In 1954, Bad luck was a local hit for Slim and
Miller, the first record of a long decade of some wonderful and most witty,
gritty, low down and dirty blues to come off of this area. If other Miller's
artists waxed remarkable blues, it is undoubtedly with Lightnin' Slim that the
so called Swamp blues peaks at its all-time swampiest. Listen to some of his
extraordinary sides issued on the Excello label during the 50's and early 60's
and you are transplanted from your armchair to the Louisiana bayou land where
you can hear the croaks of the frogs and the swash of the swamp. Another Hoodoo man blues later and you'll probably
even feel the mosquitoes biting your skin!
In 1966, the down
home blues was not selling anymore in the USA,
so Slim moved to Detroit
to work in a car factory. But his reputation was very high among the European
blues buffs, particularly in England
where his records were the inspiration for a lot of rock groups. So in 1972,
Fred Reif who had found Slim in Detroit
persuaded him to bring his Swamp blues overseas, alongside his old partner harmonica
player Whispering Smith.
Slow walking, slow
talking, hard drinking, with some improbable get-ups, Slim seemed to be for the
young Europeans the archetype of the Southern bluesman. He was a big success
everywhere and enjoyed a lot to be treated like a star, surrounded by young
ladies and sipping good scotch or even (better?) French cognac.
Slim and Smith gave
one of their most memorable concert on the venerable jazz festival of Montreaux
in Switzerland.
They had to be backed by the Aces (Myers brothers, Below and Lafayette Leake)
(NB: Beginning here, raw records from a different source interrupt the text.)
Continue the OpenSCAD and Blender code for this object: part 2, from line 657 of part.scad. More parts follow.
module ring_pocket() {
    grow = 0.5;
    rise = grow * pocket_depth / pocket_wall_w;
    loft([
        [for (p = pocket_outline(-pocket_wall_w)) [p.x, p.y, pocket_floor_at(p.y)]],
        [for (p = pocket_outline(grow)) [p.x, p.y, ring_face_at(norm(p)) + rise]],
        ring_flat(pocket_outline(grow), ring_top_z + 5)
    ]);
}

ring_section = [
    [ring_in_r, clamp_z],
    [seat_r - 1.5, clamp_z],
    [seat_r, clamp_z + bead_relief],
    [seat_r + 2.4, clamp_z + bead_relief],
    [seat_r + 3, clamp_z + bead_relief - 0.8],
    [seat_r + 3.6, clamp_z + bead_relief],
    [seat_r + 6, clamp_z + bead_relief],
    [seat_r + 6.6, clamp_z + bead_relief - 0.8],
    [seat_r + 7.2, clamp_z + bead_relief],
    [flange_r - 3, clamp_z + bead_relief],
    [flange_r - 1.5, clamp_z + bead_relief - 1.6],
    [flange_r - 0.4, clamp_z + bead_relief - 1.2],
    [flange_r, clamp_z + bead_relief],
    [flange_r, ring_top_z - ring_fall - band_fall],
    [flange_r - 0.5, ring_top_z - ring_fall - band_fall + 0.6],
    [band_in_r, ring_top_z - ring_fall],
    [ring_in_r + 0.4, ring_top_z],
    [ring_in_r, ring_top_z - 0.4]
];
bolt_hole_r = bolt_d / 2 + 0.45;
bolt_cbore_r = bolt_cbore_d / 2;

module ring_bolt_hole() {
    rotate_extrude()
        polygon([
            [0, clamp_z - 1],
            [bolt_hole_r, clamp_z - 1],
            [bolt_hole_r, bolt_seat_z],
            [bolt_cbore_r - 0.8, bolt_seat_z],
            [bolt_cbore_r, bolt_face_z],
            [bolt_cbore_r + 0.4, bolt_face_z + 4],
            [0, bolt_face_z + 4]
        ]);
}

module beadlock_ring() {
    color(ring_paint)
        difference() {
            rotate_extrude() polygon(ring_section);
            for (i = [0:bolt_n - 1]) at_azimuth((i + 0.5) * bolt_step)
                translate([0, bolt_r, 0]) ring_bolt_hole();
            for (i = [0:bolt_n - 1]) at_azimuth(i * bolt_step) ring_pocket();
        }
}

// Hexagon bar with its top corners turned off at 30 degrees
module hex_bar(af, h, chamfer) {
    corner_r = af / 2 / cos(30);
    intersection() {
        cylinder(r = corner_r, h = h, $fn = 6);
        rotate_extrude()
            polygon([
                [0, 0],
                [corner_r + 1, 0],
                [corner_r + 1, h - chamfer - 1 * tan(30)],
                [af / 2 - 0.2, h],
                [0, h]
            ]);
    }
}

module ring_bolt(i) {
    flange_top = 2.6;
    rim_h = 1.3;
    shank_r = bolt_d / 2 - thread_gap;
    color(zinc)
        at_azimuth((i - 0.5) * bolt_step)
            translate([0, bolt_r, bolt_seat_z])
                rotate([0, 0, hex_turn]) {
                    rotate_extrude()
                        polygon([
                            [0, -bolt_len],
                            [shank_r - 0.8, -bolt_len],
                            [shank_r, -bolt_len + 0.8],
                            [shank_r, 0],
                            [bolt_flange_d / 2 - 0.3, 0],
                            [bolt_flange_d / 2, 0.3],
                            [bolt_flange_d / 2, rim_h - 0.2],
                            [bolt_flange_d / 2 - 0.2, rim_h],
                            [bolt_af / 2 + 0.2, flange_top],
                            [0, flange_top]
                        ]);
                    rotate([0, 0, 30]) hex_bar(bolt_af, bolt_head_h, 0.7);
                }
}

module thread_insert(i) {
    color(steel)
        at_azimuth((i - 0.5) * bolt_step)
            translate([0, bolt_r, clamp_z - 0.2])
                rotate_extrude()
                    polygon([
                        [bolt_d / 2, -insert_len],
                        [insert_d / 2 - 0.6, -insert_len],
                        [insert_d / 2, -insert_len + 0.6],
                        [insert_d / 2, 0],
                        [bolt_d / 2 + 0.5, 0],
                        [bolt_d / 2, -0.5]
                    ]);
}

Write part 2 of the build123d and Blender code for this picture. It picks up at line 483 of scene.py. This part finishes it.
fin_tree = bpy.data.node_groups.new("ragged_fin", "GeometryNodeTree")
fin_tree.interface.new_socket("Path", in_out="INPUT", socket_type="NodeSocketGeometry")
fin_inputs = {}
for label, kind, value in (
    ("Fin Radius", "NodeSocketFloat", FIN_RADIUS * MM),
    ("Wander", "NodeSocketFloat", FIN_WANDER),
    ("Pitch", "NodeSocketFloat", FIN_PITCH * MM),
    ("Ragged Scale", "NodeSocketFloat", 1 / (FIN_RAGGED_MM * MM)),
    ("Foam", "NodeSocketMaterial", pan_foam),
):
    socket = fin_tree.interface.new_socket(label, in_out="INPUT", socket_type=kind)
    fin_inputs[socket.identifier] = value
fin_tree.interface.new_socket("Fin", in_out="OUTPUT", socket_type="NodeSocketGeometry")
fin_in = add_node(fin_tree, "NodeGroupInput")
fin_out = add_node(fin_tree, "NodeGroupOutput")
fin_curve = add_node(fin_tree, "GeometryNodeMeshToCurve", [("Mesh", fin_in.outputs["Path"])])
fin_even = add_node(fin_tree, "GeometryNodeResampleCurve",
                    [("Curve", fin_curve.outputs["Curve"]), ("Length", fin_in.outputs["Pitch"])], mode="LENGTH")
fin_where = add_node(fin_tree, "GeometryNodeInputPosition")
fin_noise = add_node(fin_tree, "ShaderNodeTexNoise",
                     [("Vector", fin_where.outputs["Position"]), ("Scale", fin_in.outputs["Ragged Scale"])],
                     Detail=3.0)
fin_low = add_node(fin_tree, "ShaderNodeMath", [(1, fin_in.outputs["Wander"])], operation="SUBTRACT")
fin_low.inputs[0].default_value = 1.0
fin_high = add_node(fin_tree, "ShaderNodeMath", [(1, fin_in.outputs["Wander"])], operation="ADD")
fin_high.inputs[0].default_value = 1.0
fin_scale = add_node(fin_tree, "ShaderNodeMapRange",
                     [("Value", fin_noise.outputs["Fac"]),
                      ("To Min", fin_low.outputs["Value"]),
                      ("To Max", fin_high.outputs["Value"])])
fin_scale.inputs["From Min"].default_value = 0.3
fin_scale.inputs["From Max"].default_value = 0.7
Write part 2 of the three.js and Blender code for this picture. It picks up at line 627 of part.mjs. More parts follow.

who had never heard of those Louisianan down home bluesmen and were very
worried about their musicianship and their ability to play anything or even
stand on stage with all the alcohol they had drunk since the afternoon. A
coterie of French blues fans had to reassure them before they entered stage.
There were plans
for Slim to return quickly on those shores and to tour extensively everywhere
in Europe. But he died unexpectedly on 27 July
1974 in
Detroit.
The discography of
Lightnin' Slim, like that of all Miller's Crowley
recordings, is far from entirely reliable. This is due first and foremost to
Miller's methods: he kept an enormous number of takes, but was hardly rigorous
in his archiving. Many alternative takes were unearthed by the excellent critic
Bruce Bastin, blues historian and director of the Flyright label, during his
visits to Crowley.
In the absence of any written mention of dates or the presence of musicians, he
tried to reconstruct dates and names of accompanists. I myself went to Crowley
to meet J.D. Miller and his son Mark - who de facto ran the labels - in 1981-82
and, when I asked J.D. why he hadn't kept rigorous archives records, Miller
replied, “When we recorded them, these bluesmen were considered marginal, lazy
and fairly alcoholic. The aim was to supply the jukeboxes in the bars for the
black population, who loved this type of blues. At the time, no one imagined
that anyone would take a “serious” interest in them, least of all in Europe..."
Lightnin' Slim's
work is masterful, and places him at the top of the pile of Southern bluesmen.
I discovered him in 1964 when I bought an LP in England that he shared with Slim
Harpo (“A long drink of blues”). At the time, this record, like several
anthologies on the Excello label, formed a large part of the repertoire of
English blues bands like the Rolling Stones! Since then, I confess that there
are not long intervals between listening with the same delight to Lightnin'
Slim and his companions of what is now commonly known as Swamp blues.